======== The input ========
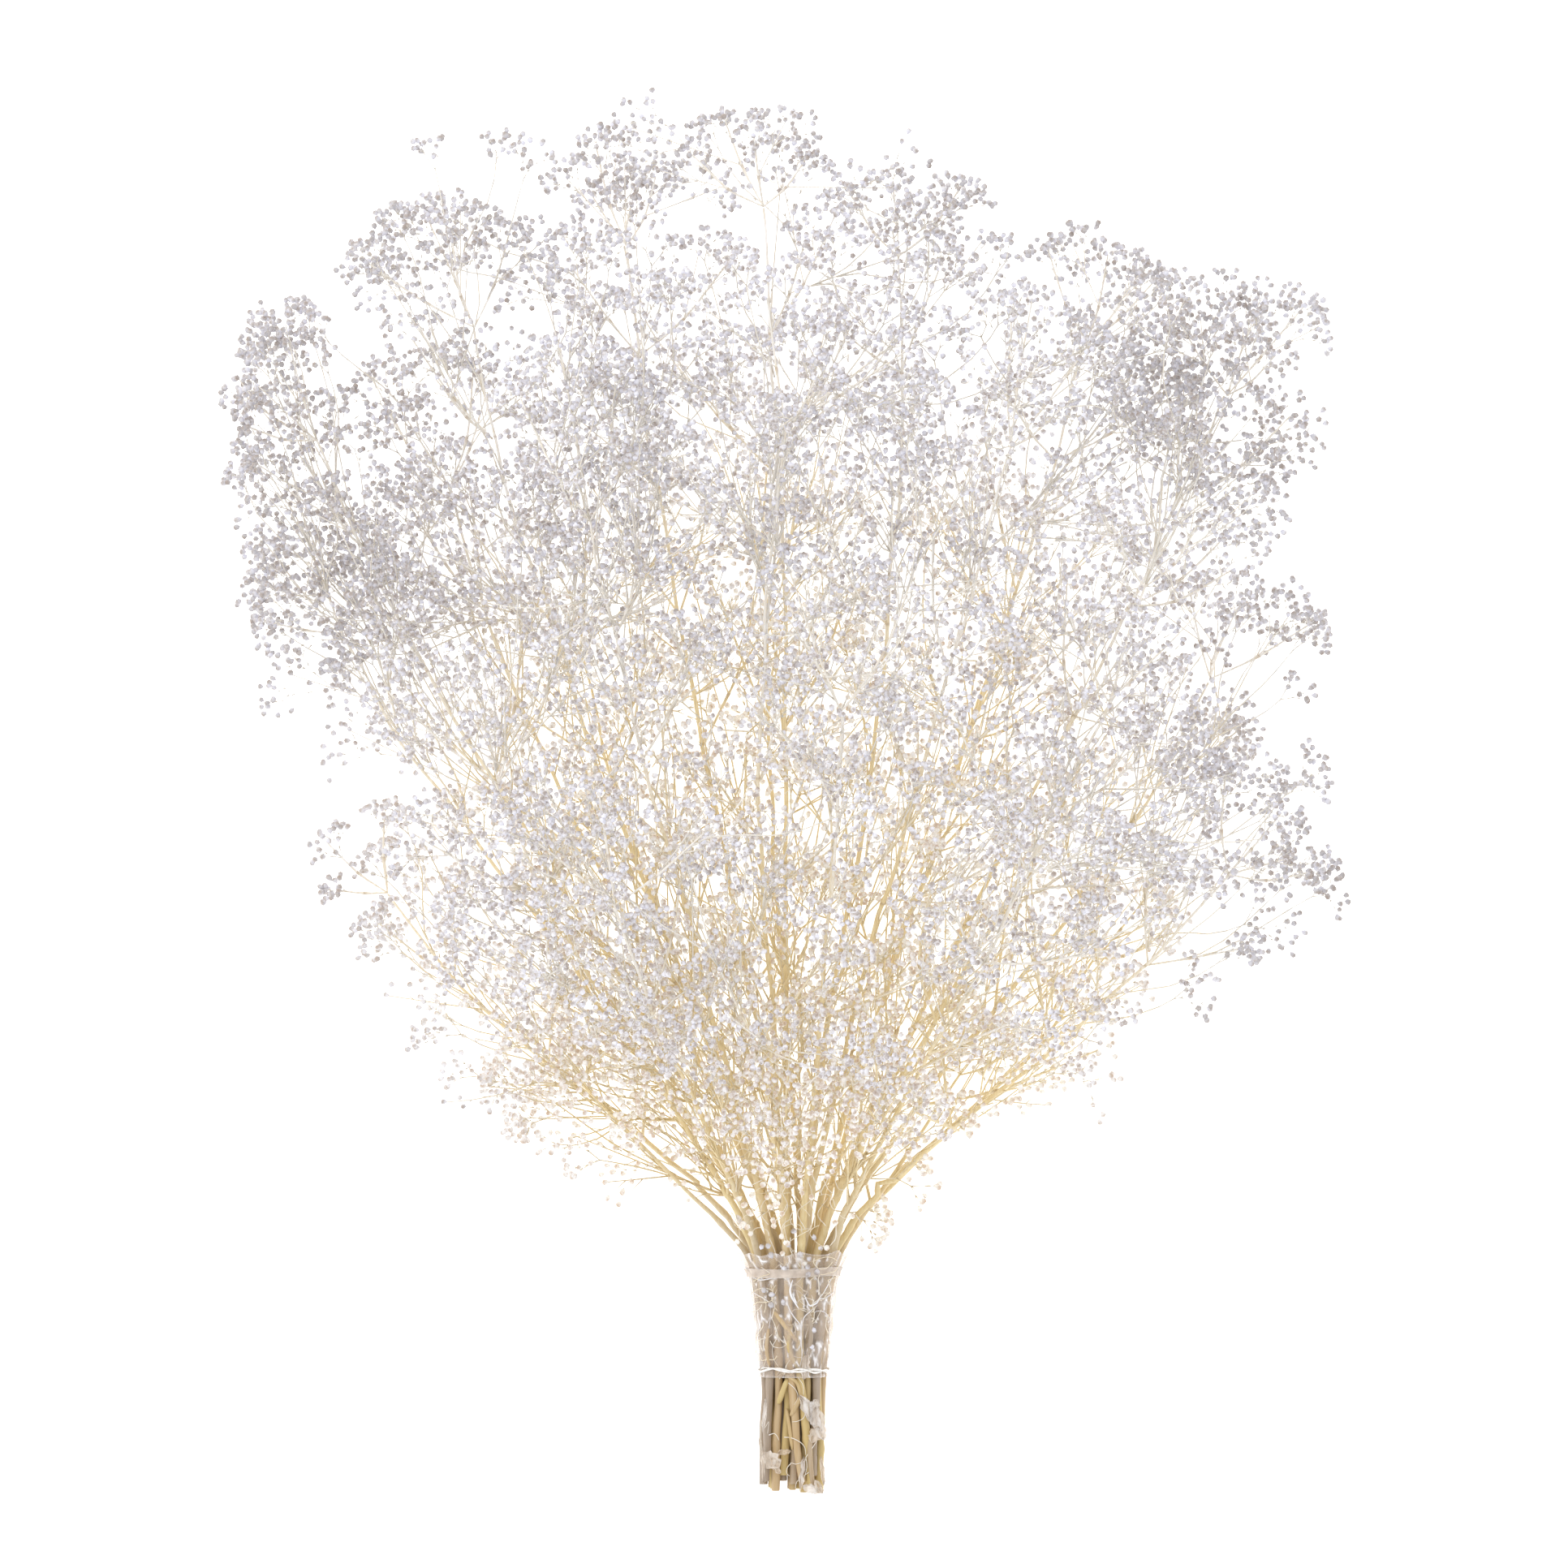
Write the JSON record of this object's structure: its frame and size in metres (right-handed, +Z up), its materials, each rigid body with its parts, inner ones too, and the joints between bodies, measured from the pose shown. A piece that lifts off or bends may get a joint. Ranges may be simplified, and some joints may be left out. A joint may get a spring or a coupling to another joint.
{
  "type": "dried flower bunch",
  "caption": "Lying bunch of dried, finely branched flower stems with tiny buds, held near their cut ends by a clear film sleeve, a tape strip and an elastic band.",
  "frame": {"origin": "on the surface that the bunch lies on, under the middle of the tape strip", "axes": "+Y from the cut ends to the flower heads, +X to the right as seen in the picture, +Z up from the surface"},
  "size_m": [0.5403, 0.6932, 0.2573],
  "materials": {
    "stem": "dry, matt straw",
    "bud": "dry, matt petal",
    "leaf": "dry, matt leaf scrap",
    "film": "clear, glossy, creased",
    "tape": "satin, milky",
    "band": "matt"
  },
  "bodies": {
    "root": {"stem_01": "stem", "stem_02": "stem", "stem_03": "stem", "stem_04": "stem", "stem_05": "stem", "stem_06": "stem", "stem_07": "stem", "stem_08": "stem", "stem_09": "stem", "stem_10": "stem", "stem_11": "stem", "stem_12": "stem", "stem_13": "stem", "stem_14": "stem", "stem_15": "stem", "stem_16": "stem", "stem_17": "stem", "stem_18": "stem", "stem_19": "stem", "stem_20": "stem", "stem_21": "stem", "stem_22": "stem", "stem_23": "stem", "stem_24": "stem", "stem_25": "stem", "stem_26": "stem", "stem_27": "stem", "film_sleeve": "film", "tape_strip": "tape", "elastic_band": "band"}
  },
  "joints": []
}
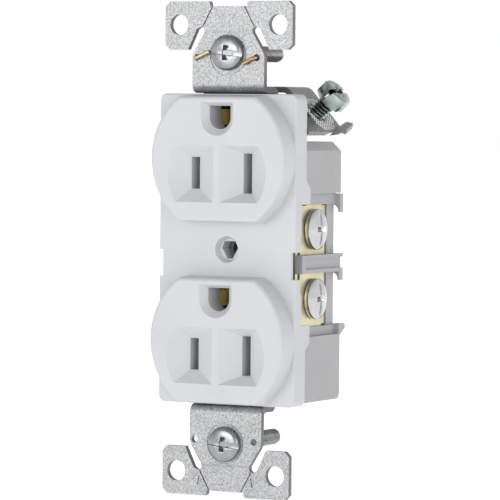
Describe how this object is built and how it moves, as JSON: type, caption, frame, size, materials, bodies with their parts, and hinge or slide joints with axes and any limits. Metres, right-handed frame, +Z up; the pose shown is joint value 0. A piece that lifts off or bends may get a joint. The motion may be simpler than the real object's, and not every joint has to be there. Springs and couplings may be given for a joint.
{
  "type": "duplex wall outlet",
  "caption": "Grounded duplex wall receptacle with screw terminals, clamp plates and a metal mounting strap with break-off ears.",
  "frame": {"origin": "middle of the rectangle of four ear holes, in the plane of the ears' rear faces, on the axis of the wall plate's screw hole", "axes": "+X towards the neutral side (right, seen from the front), +Y into the wall, +Z up with the ground holes above the blade slots"},
  "size_m": [0.0379, 0.0294, 0.1062],
  "materials": {
    "white_nylon": "smooth moulded nylon, low sheen",
    "grey_body": "moulded grey thermoplastic, satin",
    "galvanized_strap": "galvanized sheet steel, mottled, semi-gloss",
    "galvanized_bracket": "galvanized sheet steel, semi-gloss",
    "zinc_screws": "bright zinc-plated steel",
    "nickel_screws": "nickel-plated steel, bright",
    "green_screw": "green-dyed zinc plating, dark satin",
    "brass_bus": "pale brass strip, satin",
    "contact_brass": "golden brass strip, satin",
    "spring_wire": "phosphor bronze wire",
    "clamp_steel": "zinc-plated steel"
  },
  "bodies": {
    "device_frame": {"face_cover": "white_nylon", "rear_housing": "grey_body", "mounting_strap": "galvanized_strap", "ground_bracket": "galvanized_bracket", "strap_rivets": "zinc_screws", "self_ground_wire": "spring_wire", "assembly_screws": "zinc_screws", "ground_contact_upper": "contact_brass", "ground_contact_lower": "contact_brass", "neutral_bus": "brass_bus", "hot_bus": "brass_bus"},
    "ground_screw_turn": {"ground_screw": "green_screw"},
    "top_washer_slide": {"screw_washer_top": "clamp_steel"},
    "top_box_screw_turn": {"box_screw_top": "zinc_screws"},
    "bottom_washer_slide": {"screw_washer_bottom": "clamp_steel"},
    "bottom_box_screw_turn": {"box_screw_bottom": "zinc_screws"},
    "neutral_upper_screw_turn": {"neutral_screw_upper": "nickel_screws"},
    "neutral_upper_clamp_slide": {"neutral_clamp_upper": "clamp_steel"},
    "neutral_lower_screw_turn": {"neutral_screw_lower": "nickel_screws"},
    "neutral_lower_clamp_slide": {"neutral_clamp_lower": "clamp_steel"},
    "hot_upper_screw_turn": {"hot_screw_upper": "nickel_screws"},
    "hot_upper_clamp_slide": {"hot_clamp_upper": "clamp_steel"},
    "hot_lower_screw_turn": {"hot_screw_lower": "nickel_screws"},
    "hot_lower_clamp_slide": {"hot_clamp_lower": "clamp_steel"}
  },
  "joints": [
    {"name": "ground_screw_turn", "type": "hinge", "parent": "device_frame", "child": "ground_screw_turn", "pos_m": [0.01382, 0.0134, 0.02945], "axis": [-0.7513, 0, -0.66], "range_deg": [0, 1580]},
    {"name": "top_washer_slide", "type": "slide", "parent": "device_frame", "child": "top_washer_slide", "axis": [0, -1, 0], "range_m": [0, 0.003]},
    {"name": "top_box_screw_turn", "type": "hinge", "parent": "top_washer_slide", "child": "top_box_screw_turn", "pos_m": [0, 0, 0.0421], "axis": [0, 1, 0], "continuous": true},
    {"name": "bottom_washer_slide", "type": "slide", "parent": "device_frame", "child": "bottom_washer_slide", "axis": [0, -1, 0], "range_m": [0, 0.004]},
    {"name": "bottom_box_screw_turn", "type": "hinge", "parent": "bottom_washer_slide", "child": "bottom_box_screw_turn", "pos_m": [0, 0, -0.04185], "axis": [0, 1, 0], "continuous": true},
    {"name": "neutral_upper_screw_turn", "type": "hinge", "parent": "device_frame", "child": "neutral_upper_screw_turn", "pos_m": [0.0143, 0.0116, 0.00435], "axis": [-1, 0, 0], "range_deg": [0, 1090]},
    {"name": "neutral_upper_clamp_slide", "type": "slide", "parent": "device_frame", "child": "neutral_upper_clamp_slide", "axis": [1, 0, 0], "range_m": [0, 0.0024]},
    {"name": "neutral_lower_screw_turn", "type": "hinge", "parent": "device_frame", "child": "neutral_lower_screw_turn", "pos_m": [0.0143, 0.0116, -0.01065], "axis": [-1, 0, 0], "range_deg": [0, 1090]},
    {"name": "neutral_lower_clamp_slide", "type": "slide", "parent": "device_frame", "child": "neutral_lower_clamp_slide", "axis": [1, 0, 0], "range_m": [0, 0.0024]},
    {"name": "hot_upper_screw_turn", "type": "hinge", "parent": "device_frame", "child": "hot_upper_screw_turn", "pos_m": [-0.0143, 0.0116, 0.00435], "axis": [1, 0, 0], "range_deg": [0, 1090]},
    {"name": "hot_upper_clamp_slide", "type": "slide", "parent": "device_frame", "child": "hot_upper_clamp_slide", "axis": [-1, 0, 0], "range_m": [0, 0.0024]},
    {"name": "hot_lower_screw_turn", "type": "hinge", "parent": "device_frame", "child": "hot_lower_screw_turn", "pos_m": [-0.0143, 0.0116, -0.01065], "axis": [1, 0, 0], "range_deg": [0, 1090]},
    {"name": "hot_lower_clamp_slide", "type": "slide", "parent": "device_frame", "child": "hot_lower_clamp_slide", "axis": [-1, 0, 0], "range_m": [0, 0.0024]}
  ],
  "couplings": [
    {"joint": "neutral_upper_screw_turn", "follows": "neutral_upper_clamp_slide", "rad_per_m": 7915.3},
    {"joint": "neutral_lower_screw_turn", "follows": "neutral_lower_clamp_slide", "rad_per_m": 7915.3},
    {"joint": "hot_upper_screw_turn", "follows": "hot_upper_clamp_slide", "rad_per_m": 7915.3},
    {"joint": "hot_lower_screw_turn", "follows": "hot_lower_clamp_slide", "rad_per_m": 7915.3}
  ]
}
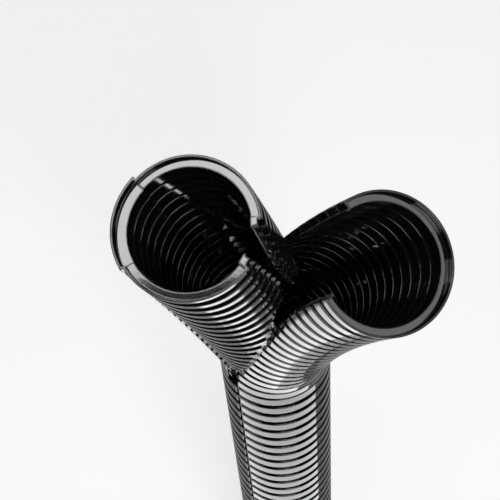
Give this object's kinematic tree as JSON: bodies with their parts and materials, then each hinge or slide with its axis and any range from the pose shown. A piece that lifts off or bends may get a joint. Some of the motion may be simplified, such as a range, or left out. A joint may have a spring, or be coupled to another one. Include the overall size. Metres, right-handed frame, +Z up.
========
(Given instruction): Each record must be repeated exactly as it is.

(Result):
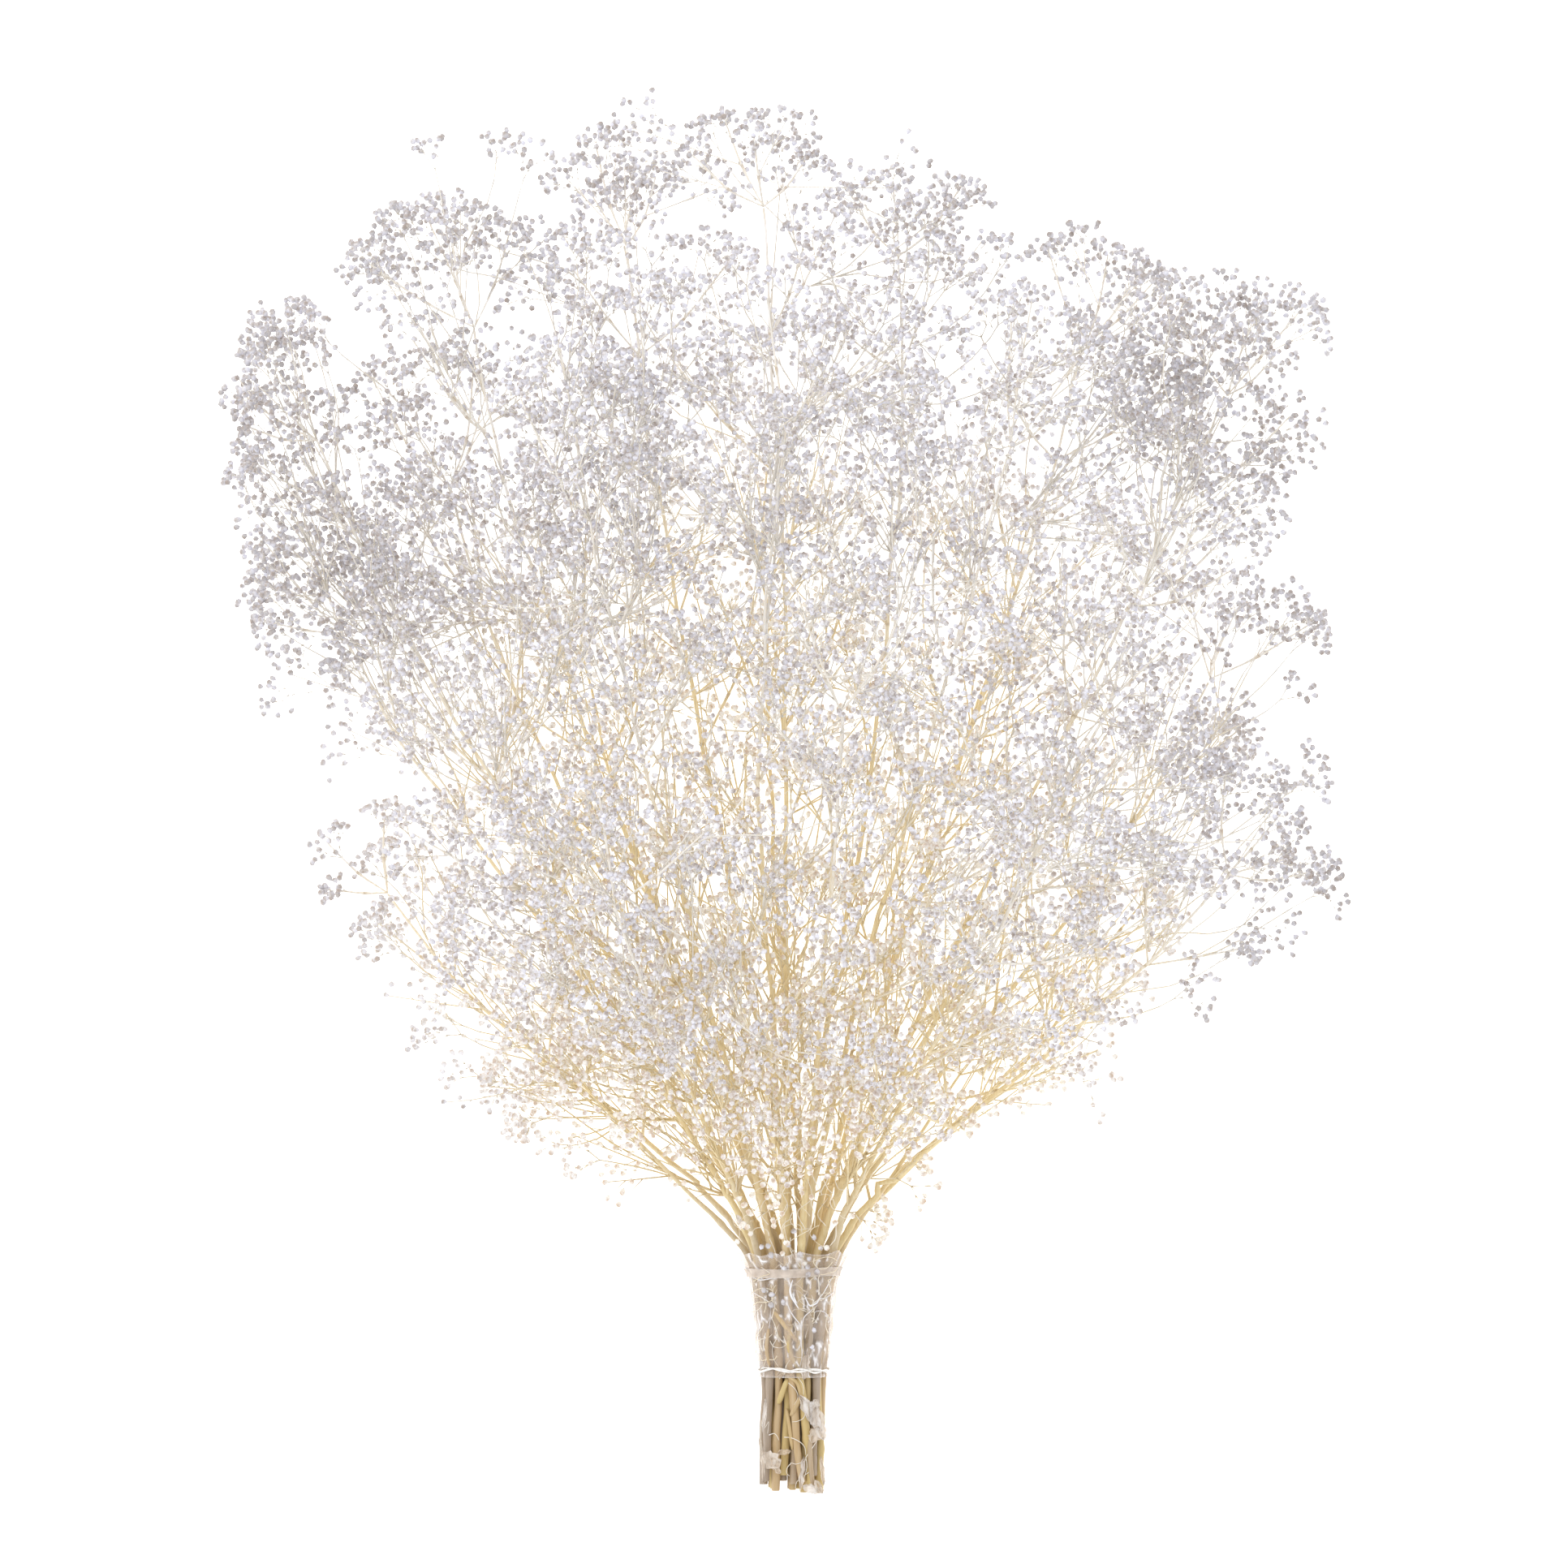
Write the JSON record of this object's structure: its frame and size in metres (right-handed, +Z up), its materials, each rigid body with its parts, inner ones too, and the joints between bodies, measured from the pose shown. A piece that lifts off or bends may get a joint. Ranges may be simplified, and some joints may be left out. A joint may get a spring or a coupling to another joint.
{
  "type": "dried flower bunch",
  "caption": "Lying bunch of dried, finely branched flower stems with tiny buds, held near their cut ends by a clear film sleeve, a tape strip and an elastic band.",
  "frame": {"origin": "on the surface that the bunch lies on, under the middle of the tape strip", "axes": "+Y from the cut ends to the flower heads, +X to the right as seen in the picture, +Z up from the surface"},
  "size_m": [0.5403, 0.6932, 0.2573],
  "materials": {
    "stem": "dry, matt straw",
    "bud": "dry, matt petal",
    "leaf": "dry, matt leaf scrap",
    "film": "clear, glossy, creased",
    "tape": "satin, milky",
    "band": "matt"
  },
  "bodies": {
    "root": {"stem_01": "stem", "stem_02": "stem", "stem_03": "stem", "stem_04": "stem", "stem_05": "stem", "stem_06": "stem", "stem_07": "stem", "stem_08": "stem", "stem_09": "stem", "stem_10": "stem", "stem_11": "stem", "stem_12": "stem", "stem_13": "stem", "stem_14": "stem", "stem_15": "stem", "stem_16": "stem", "stem_17": "stem", "stem_18": "stem", "stem_19": "stem", "stem_20": "stem", "stem_21": "stem", "stem_22": "stem", "stem_23": "stem", "stem_24": "stem", "stem_25": "stem", "stem_26": "stem", "stem_27": "stem", "film_sleeve": "film", "tape_strip": "tape", "elastic_band": "band"}
  },
  "joints": []
}
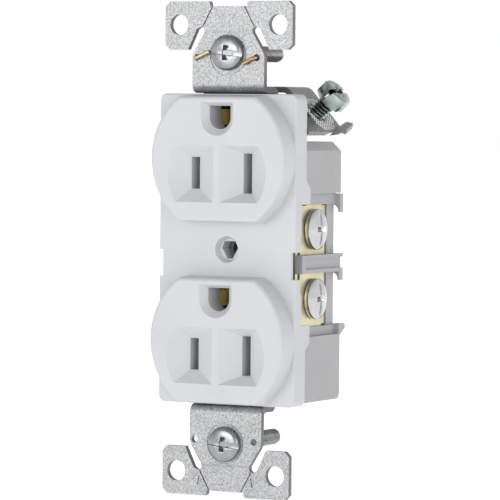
Describe how this object is built and how it moves, as JSON: type, caption, frame, size, materials, bodies with their parts, and hinge or slide joints with axes and any limits. Metres, right-handed frame, +Z up; the pose shown is joint value 0. A piece that lifts off or bends may get a joint. The motion may be simpler than the real object's, and not every joint has to be there. Springs and couplings may be given for a joint.
{
  "type": "duplex wall outlet",
  "caption": "Grounded duplex wall receptacle with screw terminals, clamp plates and a metal mounting strap with break-off ears.",
  "frame": {"origin": "middle of the rectangle of four ear holes, in the plane of the ears' rear faces, on the axis of the wall plate's screw hole", "axes": "+X towards the neutral side (right, seen from the front), +Y into the wall, +Z up with the ground holes above the blade slots"},
  "size_m": [0.0379, 0.0294, 0.1062],
  "materials": {
    "white_nylon": "smooth moulded nylon, low sheen",
    "grey_body": "moulded grey thermoplastic, satin",
    "galvanized_strap": "galvanized sheet steel, mottled, semi-gloss",
    "galvanized_bracket": "galvanized sheet steel, semi-gloss",
    "zinc_screws": "bright zinc-plated steel",
    "nickel_screws": "nickel-plated steel, bright",
    "green_screw": "green-dyed zinc plating, dark satin",
    "brass_bus": "pale brass strip, satin",
    "contact_brass": "golden brass strip, satin",
    "spring_wire": "phosphor bronze wire",
    "clamp_steel": "zinc-plated steel"
  },
  "bodies": {
    "device_frame": {"face_cover": "white_nylon", "rear_housing": "grey_body", "mounting_strap": "galvanized_strap", "ground_bracket": "galvanized_bracket", "strap_rivets": "zinc_screws", "self_ground_wire": "spring_wire", "assembly_screws": "zinc_screws", "ground_contact_upper": "contact_brass", "ground_contact_lower": "contact_brass", "neutral_bus": "brass_bus", "hot_bus": "brass_bus"},
    "ground_screw_turn": {"ground_screw": "green_screw"},
    "top_washer_slide": {"screw_washer_top": "clamp_steel"},
    "top_box_screw_turn": {"box_screw_top": "zinc_screws"},
    "bottom_washer_slide": {"screw_washer_bottom": "clamp_steel"},
    "bottom_box_screw_turn": {"box_screw_bottom": "zinc_screws"},
    "neutral_upper_screw_turn": {"neutral_screw_upper": "nickel_screws"},
    "neutral_upper_clamp_slide": {"neutral_clamp_upper": "clamp_steel"},
    "neutral_lower_screw_turn": {"neutral_screw_lower": "nickel_screws"},
    "neutral_lower_clamp_slide": {"neutral_clamp_lower": "clamp_steel"},
    "hot_upper_screw_turn": {"hot_screw_upper": "nickel_screws"},
    "hot_upper_clamp_slide": {"hot_clamp_upper": "clamp_steel"},
    "hot_lower_screw_turn": {"hot_screw_lower": "nickel_screws"},
    "hot_lower_clamp_slide": {"hot_clamp_lower": "clamp_steel"}
  },
  "joints": [
    {"name": "ground_screw_turn", "type": "hinge", "parent": "device_frame", "child": "ground_screw_turn", "pos_m": [0.01382, 0.0134, 0.02945], "axis": [-0.7513, 0, -0.66], "range_deg": [0, 1580]},
    {"name": "top_washer_slide", "type": "slide", "parent": "device_frame", "child": "top_washer_slide", "axis": [0, -1, 0], "range_m": [0, 0.003]},
    {"name": "top_box_screw_turn", "type": "hinge", "parent": "top_washer_slide", "child": "top_box_screw_turn", "pos_m": [0, 0, 0.0421], "axis": [0, 1, 0], "continuous": true},
    {"name": "bottom_washer_slide", "type": "slide", "parent": "device_frame", "child": "bottom_washer_slide", "axis": [0, -1, 0], "range_m": [0, 0.004]},
    {"name": "bottom_box_screw_turn", "type": "hinge", "parent": "bottom_washer_slide", "child": "bottom_box_screw_turn", "pos_m": [0, 0, -0.04185], "axis": [0, 1, 0], "continuous": true},
    {"name": "neutral_upper_screw_turn", "type": "hinge", "parent": "device_frame", "child": "neutral_upper_screw_turn", "pos_m": [0.0143, 0.0116, 0.00435], "axis": [-1, 0, 0], "range_deg": [0, 1090]},
    {"name": "neutral_upper_clamp_slide", "type": "slide", "parent": "device_frame", "child": "neutral_upper_clamp_slide", "axis": [1, 0, 0], "range_m": [0, 0.0024]},
    {"name": "neutral_lower_screw_turn", "type": "hinge", "parent": "device_frame", "child": "neutral_lower_screw_turn", "pos_m": [0.0143, 0.0116, -0.01065], "axis": [-1, 0, 0], "range_deg": [0, 1090]},
    {"name": "neutral_lower_clamp_slide", "type": "slide", "parent": "device_frame", "child": "neutral_lower_clamp_slide", "axis": [1, 0, 0], "range_m": [0, 0.0024]},
    {"name": "hot_upper_screw_turn", "type": "hinge", "parent": "device_frame", "child": "hot_upper_screw_turn", "pos_m": [-0.0143, 0.0116, 0.00435], "axis": [1, 0, 0], "range_deg": [0, 1090]},
    {"name": "hot_upper_clamp_slide", "type": "slide", "parent": "device_frame", "child": "hot_upper_clamp_slide", "axis": [-1, 0, 0], "range_m": [0, 0.0024]},
    {"name": "hot_lower_screw_turn", "type": "hinge", "parent": "device_frame", "child": "hot_lower_screw_turn", "pos_m": [-0.0143, 0.0116, -0.01065], "axis": [1, 0, 0], "range_deg": [0, 1090]},
    {"name": "hot_lower_clamp_slide", "type": "slide", "parent": "device_frame", "child": "hot_lower_clamp_slide", "axis": [-1, 0, 0], "range_m": [0, 0.0024]}
  ],
  "couplings": [
    {"joint": "neutral_upper_screw_turn", "follows": "neutral_upper_clamp_slide", "rad_per_m": 7915.3},
    {"joint": "neutral_lower_screw_turn", "follows": "neutral_lower_clamp_slide", "rad_per_m": 7915.3},
    {"joint": "hot_upper_screw_turn", "follows": "hot_upper_clamp_slide", "rad_per_m": 7915.3},
    {"joint": "hot_lower_screw_turn", "follows": "hot_lower_clamp_slide", "rad_per_m": 7915.3}
  ]
}
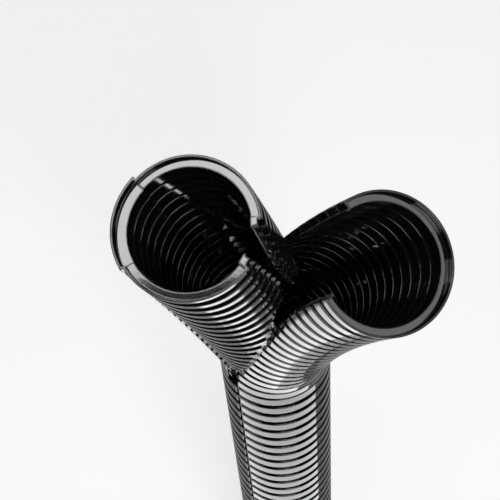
Give this object's kinematic tree as JSON: bodies with their parts and materials, then each hinge or slide with its axis and any range from the pose shown. A piece that lifts off or bends may get a joint. Some of the motion may be simplified, such as a range, or left out. A joint may have a spring, or be coupled to another one. Include the overall size. Metres, right-handed frame, +Z up.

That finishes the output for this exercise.